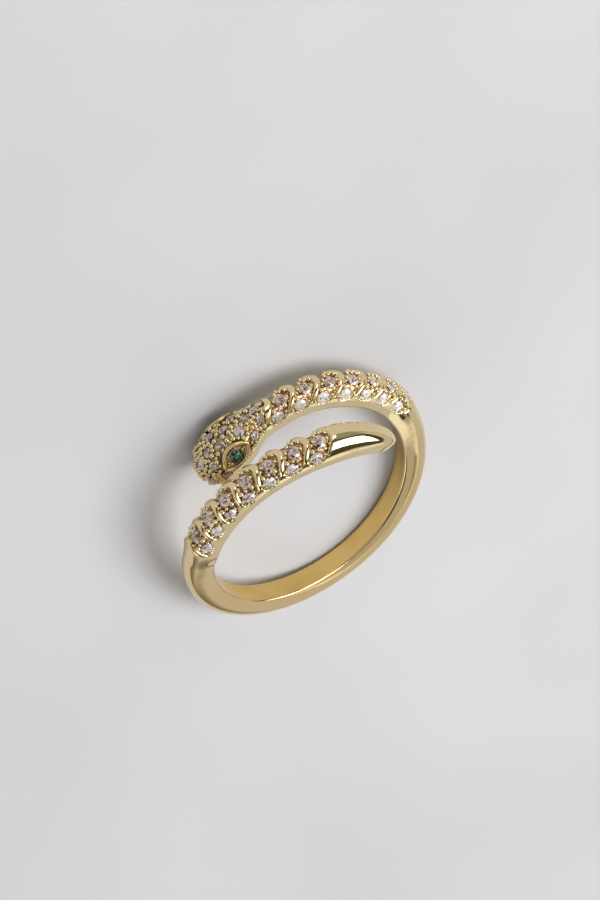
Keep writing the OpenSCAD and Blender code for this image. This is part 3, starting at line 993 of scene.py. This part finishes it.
def row_stones(rng):
    """The two stones of each row, mauve on the crown, and clear or white on the flank."""
    cut = brilliant(STONE)
    for arm, start in (("tail", TAIL_FROM), ("neck", NECK_FROM)):
        flank = (WHITE, WHITE_SHARES) if arm == "neck" else (PALE, PALE_SHARES)
        kinds = (("crown", CROWN_AT, (MAUVE, MAUVE_SHARES)), ("flank", FLANK_AT, flank))
        for row in range(1, ROWS + 1):
            for side, across, (materials, shares) in kinds:
                place = turned(lay(row_middle(start, row), across, STONE_SINK), ROW_TURN * row)
                piece(f"{arm}_cut_{row}_{side}", at(place, cut), materials, f"{arm}_stone_{row}_{side}",
                      slot="pale_stone", rounded=False, tones=facet_tones(cut, shares, rng))


def head_stones(rng):
    """The small stones of the head as one piece, most of them dusky and some clear."""
    cut = brilliant(PAVE)
    stones, tones = [], []
    for i, (a, c) in enumerate(HEAD_STONES):
        stones.append(at(turned(lay(a, c, PAVE_SINK), HEAD_TURN * i), cut))
        clear = i in CLEAR_ON_HEAD
        own = facet_tones(cut, WHITE_SHARES if clear else DUSK_SHARES, rng)
        tones += [tone + STONE_TONES * clear for tone in own]
    piece("head_cut_stones", join(stones), [*DUSK, *PALE], "head_stones", slot="pale_stone",
          rounded=False, tones=tones)


def eye_stones(rng):
    """The green stone of each eye."""
    cut = brilliant(EYE_STONE)
    for side, name in ((1, "near"), (-1, "far")):
        place = eye_place(side)
        place[:3, 3] -= place[:3, 2] * EYE_SINK
        piece(f"eye_cut_{name}", at(place, cut), GREEN, f"eye_stone_{name}", slot="green_stone",
              rounded=False, tones=facet_tones(cut, GREEN_SHARES, rng))


# The camera as fitted to the photograph, at rest: the ways to it and up, metres to it
TO_CAMERA, CAMERA_UP = Vector((-0.11542, 0.72068, 0.68354)), Vector((0.54404, 0.62159, -0.56357))
CAMERA_AWAY = 0.27778
# The photograph's height, the focal length and the shift in its pixels; the sensor in millimetres
PHOTO_HIGH, FOCAL, SHIFT_X, SHIFT_Y, SENSOR = 900, 3802.6, -8.21, 57.46, 36


def camera():
    """The photograph's angle to the ring, above the floor, with the focal length from the fit."""
    view = TO_CAMERA.normalized()
    right = CAMERA_UP.cross(view).normalized()
    up = view.cross(right)
    origin = TO_ROW @ Vector((0, 0, 0))
    data = bpy.data.cameras.new("camera")
    data.sensor_width = SENSOR
    data.lens = FOCAL / PHOTO_HIGH * SENSOR
    data.shift_x = SHIFT_X / PHOTO_HIGH
    data.shift_y = SHIFT_Y / PHOTO_HIGH
    data.clip_start = 0.01
    cam = bpy.data.objects.new("camera", data)
    axes = Matrix((right, up, view)).transposed().to_4x4()
    cam.matrix_world = Matrix.Translation(origin + view * CAMERA_AWAY) @ axes
    bpy.context.scene.collection.objects.link(cam)
    bpy.context.scene.camera = cam


# Half the floor's width in metres, its two greys, and the scale of the noise between them
FLOOR_HALF, FLOOR_SCALE = 3.0, 30
FLOOR_LOW, FLOOR_HIGH = (0.63, 0.63, 0.645), (0.68, 0.68, 0.69)
# Its dark far part, painted shade which the gold mirrors: heading, metres where it starts and is full,
# colour
PAINTED_SHADE_HEADING, PAINTED_SHADE_FROM, PAINTED_SHADE_TO, FLOOR_PAINTED_SHADE = 243, 0.052, 0.08, (0.08, 0.07, 0.06)


def floor():
    """A plain pale floor; outside the picture painted shade makes it dark on one side."""
    half = FLOOR_HALF
    mesh = bpy.data.meshes.new("floor")
    corners = [(-half, -half, 0), (half, -half, 0), (half, half, 0), (-half, half, 0)]
    mesh.from_pydata(corners, [], [(0, 1, 2, 3)])
    material = bpy.data.materials.new("floor_paper_painted_shade")
    tree, shader = nodes_of(material)
    points = object_points(tree)
    colour = mix_by_noise(tree, points, FLOOR_LOW, FLOOR_HIGH, FLOOR_SCALE, detail=2)
    # Painted shade on the floor's far part, for the gold to mirror
    colour = patch(tree, points, direction(PAINTED_SHADE_HEADING, 0), PAINTED_SHADE_FROM, PAINTED_SHADE_TO, colour, FLOOR_PAINTED_SHADE)
    tree.links.new(colour, shader.inputs["Base Color"])
    shader.inputs["Roughness"].default_value = 0.7
    mesh.materials.append(material)
    obj = bpy.data.objects.new("floor", mesh)
    bpy.context.scene.collection.objects.link(obj)


# Lights: name, azimuth, elevation, width and height in degrees, radiance, metres away, spin in degrees
LIGHTS = (("key", 350, 59, 41, 42, 4.8, 0.5, -14),
          ("overhead", 110, 76, 44, 40, 0.4, 0.5, 0),
          ("left_fill", 202, 34, 30, 22, 1.3, 0.5, 0),
          ("rim", 66, 15, 34, 20, 2.0, 0.5, 0),
          ("card", 270, 38.5, 20, 17, 0.45, 0.06, 0),
          ("low_card", 293.3, 35.4, 18, 8, 0.33, 0.063, 0))


def softbox(name, azimuth, elevation, wide, high, radiance, distance, spin):
    """A rectangular light that faces the ring and looks that many degrees wide and high."""
    data = bpy.data.lights.new(name, "AREA")
    data.shape = "RECTANGLE"
    data.size = 2 * distance * math.tan(math.radians(wide / 2))
    data.size_y = 2 * distance * math.tan(math.radians(high / 2))
    data.energy = radiance * math.pi * data.size * data.size_y
    obj = bpy.data.objects.new(name, data)
    way = direction(azimuth, elevation)
    facing = way.to_track_quat("Z", "Y").to_matrix().to_4x4() @ Matrix.Rotation(math.radians(spin), 4, "Z")
    obj.matrix_world = Matrix.Translation(way * distance) @ facing
    bpy.context.scene.collection.objects.link(obj)


# The room's leaning top, and its colours by the cosine of the angle from that: pale, dark, then grey
ROOM_TOP = direction(60, 78)
ROOM = [(0.0, (0.62, 0.62, 0.64)), (0.42, (0.62, 0.61, 0.6)), (0.46, (0.065, 0.056, 0.046)),
        (0.8, (0.09, 0.085, 0.08)), (0.95, (0.4, 0.4, 0.42))]
# Its patches: azimuth, elevation, radius where they are full and where they end, colour
ROOM_PATCHES = ((275, 30, 5.5, 7.5, (0.62, 0.61, 0.6)),
                (35, 16, 16, 26, (0.34, 0.33, 0.32)),
                (228, 1, 5, 18, (0.26, 0.24, 0.21)),
                (255, 0, 5, 18, (0.26, 0.24, 0.21)))


def world():
    """A pale room low down and a dark one above, with patches, so that the gold has both to mirror."""
    room = bpy.data.worlds.new("room")
    bpy.context.scene.world = room
    room.use_nodes = True
    tree = room.node_tree
    points = tree.nodes.new("ShaderNodeTexCoord").outputs["Generated"]
    colour = ramp(tree, distance_along(tree, points, ROOM_TOP), ROOM)
    for azimuth, elevation, inner, outer, shade in ROOM_PATCHES:
        low, high = math.cos(math.radians(outer)), math.cos(math.radians(inner))
        colour = patch(tree, points, direction(azimuth, elevation), low, high, colour, shade)
    tree.links.new(colour, tree.nodes["Background"].inputs["Color"])


RNG = np.random.default_rng(seed=7)
body, body_tones = body_mesh()
piece("snake_metal", body, [GOLD, LOW_GROUND_PAINTED_SHADE_GOLD, BORE_PAINTED_SHADE_GOLD, RECESS_PAINTED_SHADE_GOLD], "ring_body", tones=body_tones)
piece("row_beads", row_beads(RNG), [BEAD_GOLD])
piece("head_beads", head_beads(RNG), [BEAD_GOLD])
piece("eye_rims", join([eye_rim(1), eye_rim(-1)]), [GOLD])
piece("eye_beads", eye_beads(), [BEAD_GOLD])
row_stones(RNG)
head_stones(RNG)
eye_stones(RNG)
camera()
floor()
world()
for light in LIGHTS:
    softbox(*light)
bpy.context.scene.view_settings.view_transform = "Standard"
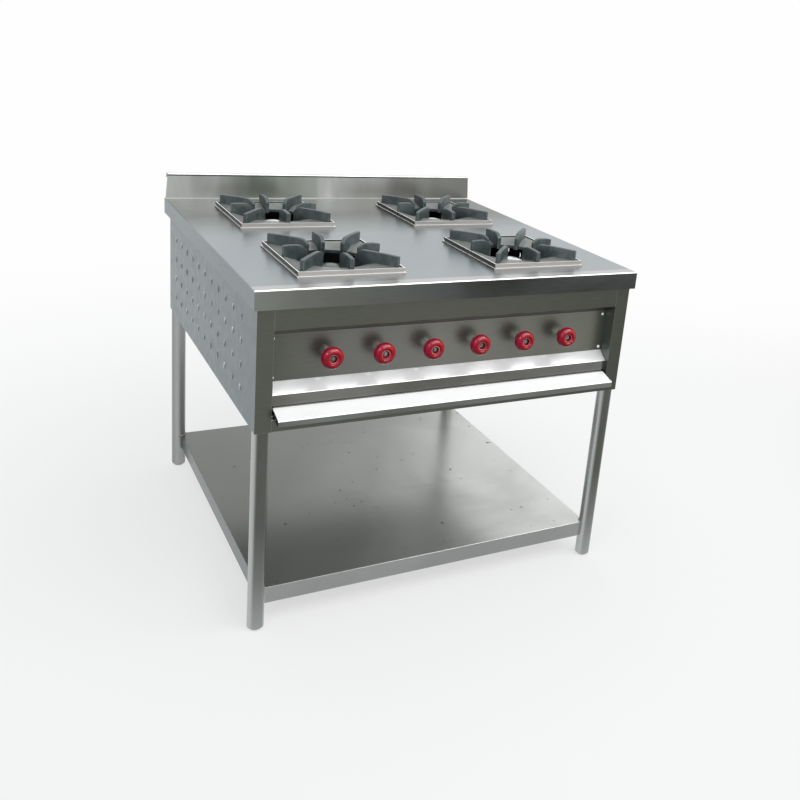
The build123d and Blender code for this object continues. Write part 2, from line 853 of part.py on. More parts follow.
def make_all():
    """Every piece of the range by its name."""
    side_right = make_side_panel()
    side_left = mirrored(side_right)
    rear_panel = make_rear_panel([side_left, side_right])
    post_right = make_post()
    post_left = mirrored(post_right)
    manifold = make_gas_manifold()
    nodes = {
        "hob_top": make_hob_top(),
        "splashback": make_splashback(),
        "side_panel_left": side_left,
        "side_panel_right": side_right,
        "rear_panel": rear_panel,
        "front_left_post": post_left,
        "front_right_post": post_right,
        "front_top_rail": make_front_top_rail(),
        "control_panel": make_control_panel(),
        "control_ledge": make_control_ledge(),
        "front_bottom_rail": make_front_bottom_rail(),
        "panel_screws": make_panel_screws(),
        "drip_tray": make_drip_tray(),
        "tray_runners": make_tray_runners(),
        "leg_feet": make_leg_feet(),
        "leg_plates": make_leg_plates([side_left, side_right, rear_panel, post_left, post_right]),
        "undershelf": make_undershelf(),
        "shelf_stiffener": make_shelf_stiffener(),
        "burner_rails": make_burner_rails(),
        "gas_manifold": manifold,
        "manifold_brackets": make_manifold_brackets(manifold),
        "valve_bodies": make_valve_bodies(manifold),
        "gland_nuts": make_gland_nuts(),
        "burner_tubes": make_burner_tubes(),
        "injectors": make_injectors(),
        "pilot_tubes": make_pilot_tubes(),
        "pilot_burners": make_pilot_burners(),
    }
    for name, (x, y) in leg_places().items():
        nodes[f"leg_{name}"] = make_leg(x, y)
    frame = make_pan_frame()
    support = make_pan_support()
    burner = make_burner()
    head = make_burner_head()
    for row, y in burner_rows.items():
        for side, x in burner_sides.items():
            nodes[f"pan_frame_{row}_{side}"] = Pos(x, y, 0) * frame
            nodes[f"pan_support_{row}_{side}"] = Pos(x, y, 0) * support
            nodes[f"burner_{row}_{side}"] = Pos(x, y, 0) * burner
            nodes[f"burner_head_{row}_{side}"] = Pos(x, y, 0) * head
    knob = make_knob()
    for i, x in enumerate(knob_xs, start=1):
        nodes[f"knob_{i}"] = Pos(x, knob_y + knob_thickness / 2, knob_height) * knob
        nodes[f"spindle_{i}"] = make_spindle(x)
    return nodes


os.makedirs("parts", exist_ok=True)
for node_name, shape in make_all().items():
    export_step(shape, f"parts/{node_name}.step")
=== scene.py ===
# %% [markdown]
# # Dressing an open gas range
# The solid range arrives as a fixed frame: sheets, pipes, burners and knobs at their real size. This lesson
# adds what a solid model can't hold, which is finish. Satin steel, rough iron and glossy knobs each get a
# material built from nodes, and small pressed, welded and turned details get real geometry.

# %% Load the frame
import math

import bmesh
import bpy
from mathutils import Matrix, Vector
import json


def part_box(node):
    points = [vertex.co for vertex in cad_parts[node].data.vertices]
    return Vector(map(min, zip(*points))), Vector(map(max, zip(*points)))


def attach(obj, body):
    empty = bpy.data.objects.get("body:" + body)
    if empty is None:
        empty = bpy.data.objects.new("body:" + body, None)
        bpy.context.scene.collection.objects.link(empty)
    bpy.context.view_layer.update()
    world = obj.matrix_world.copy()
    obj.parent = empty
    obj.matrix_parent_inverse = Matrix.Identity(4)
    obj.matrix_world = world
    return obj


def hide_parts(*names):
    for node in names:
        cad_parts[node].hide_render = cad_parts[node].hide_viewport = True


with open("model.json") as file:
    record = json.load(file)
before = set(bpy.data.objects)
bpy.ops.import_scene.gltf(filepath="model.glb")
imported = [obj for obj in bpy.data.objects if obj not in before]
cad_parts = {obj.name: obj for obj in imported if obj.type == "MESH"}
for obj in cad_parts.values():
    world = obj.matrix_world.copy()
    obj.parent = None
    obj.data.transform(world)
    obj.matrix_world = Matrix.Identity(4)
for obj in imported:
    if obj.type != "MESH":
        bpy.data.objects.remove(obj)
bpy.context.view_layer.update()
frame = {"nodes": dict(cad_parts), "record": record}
nodes = frame["nodes"]
slot_of = {part["node"]: part["material_slot"] for part in frame["record"]["subparts"]}
range_body = "range_body"
rows = ("front", "rear")
sides = ("left", "right")
print("pieces in the frame:", len(nodes))

# %% [markdown]
# ## The camera
# The photo is taken from the front left, a little above the hob, with the camera tipped to one side. A long
# lens keeps the pipe legs nearly upright. The angles below turn the camera; the shift only slides the frame.

# %% Camera
camera_place = Vector((-1.020, -2.3316, 1.4182))
camera_turn = math.radians(31.0)
camera_tilt = math.radians(16.4)
camera_roll = math.radians(5.9)
lens_mm = 41.6
frame_shift = (-0.123, -0.1185)


def aim_camera(place, turn, tilt, roll):
    """Camera that looks along its turn and tilt, then rolls about its own axis."""
    ahead = Vector((math.sin(turn) * math.cos(tilt), math.cos(turn) * math.cos(tilt), -math.sin(tilt)))
    level = Vector((math.cos(turn), -math.sin(turn), 0.0))
    above = level.cross(ahead)
    right = level * math.cos(roll) + above * math.sin(roll)
    up = above * math.cos(roll) - level * math.sin(roll)
    turned = Matrix((right, up, -ahead)).transposed().to_4x4()
    data = bpy.data.cameras.new("camera")
    data.lens = lens_mm
    data.sensor_width = 36.0
    data.shift_x, data.shift_y = frame_shift
    camera = bpy.data.objects.new("camera", data)
    camera.matrix_world = Matrix.Translation(place) @ turned
    bpy.context.scene.collection.objects.link(camera)
    return camera


bpy.context.scene.camera = aim_camera(camera_place, camera_turn, camera_tilt, camera_roll)
print("camera at", list(camera_place), "with a lens of", lens_mm, "mm")

# %% [markdown]
# ## Small helpers
# Colours are written as a paint chart gives them, from 0 to 255, and Blender wants linear values. Node
# sockets are wired by name, so that each material reads like a sentence.

# %% Helpers for colours and nodes
def colour(red, green, blue):
    """Linear colour from a chart colour."""
    def linear(value):
        share = value / 255.0
        return share / 12.92 if share <= 0.04045 else ((share + 0.055) / 1.055) ** 2.4
    return (linear(red), linear(green), linear(blue), 1.0)


def feed(tree, value, socket):
    """Link a socket, or set a plain value."""
    if isinstance(value, bpy.types.NodeSocket):
        tree.links.new(value, socket)
    else:
        socket.default_value = value


def new_group(name, inputs, outputs):
    """Empty shader node group with its sockets, and its two end nodes."""
    group = bpy.data.node_groups.new(name, "ShaderNodeTree")
    for label, kind, value in inputs:
        socket = group.interface.new_socket(label, in_out="INPUT", socket_type=kind)
        socket.default_value = value
    for label, kind in outputs:
        group.interface.new_socket(label, in_out="OUTPUT", socket_type=kind)
    return group, group.nodes.new("NodeGroupInput"), group.nodes.new("NodeGroupOutput")


def mix_colours(tree, factor, first, second):
    """Mix node for colours. Each argument is a socket or a plain value."""
    node = tree.nodes.new("ShaderNodeMix")
    node.data_type = "RGBA"
    for socket, value in ((node.inputs[0], factor), (node.inputs[6], first), (node.inputs[7], second)):
        feed(tree, value, socket)
    return node.outputs[2]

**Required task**
Repeat exactly the lines running from the one with "for i, x in" through the one with "obj.matrix_world = world", both included.

**Answer to the exercise**
    for i, x in enumerate(knob_xs, start=1):
        nodes[f"knob_{i}"] = Pos(x, knob_y + knob_thickness / 2, knob_height) * knob
        nodes[f"spindle_{i}"] = make_spindle(x)
    return nodes


os.makedirs("parts", exist_ok=True)
for node_name, shape in make_all().items():
    export_step(shape, f"parts/{node_name}.step")
=== scene.py ===
# %% [markdown]
# # Dressing an open gas range
# The solid range arrives as a fixed frame: sheets, pipes, burners and knobs at their real size. This lesson
# adds what a solid model can't hold, which is finish. Satin steel, rough iron and glossy knobs each get a
# material built from nodes, and small pressed, welded and turned details get real geometry.

# %% Load the frame
import math

import bmesh
import bpy
from mathutils import Matrix, Vector
import json


def part_box(node):
    points = [vertex.co for vertex in cad_parts[node].data.vertices]
    return Vector(map(min, zip(*points))), Vector(map(max, zip(*points)))


def attach(obj, body):
    empty = bpy.data.objects.get("body:" + body)
    if empty is None:
        empty = bpy.data.objects.new("body:" + body, None)
        bpy.context.scene.collection.objects.link(empty)
    bpy.context.view_layer.update()
    world = obj.matrix_world.copy()
    obj.parent = empty
    obj.matrix_parent_inverse = Matrix.Identity(4)
    obj.matrix_world = world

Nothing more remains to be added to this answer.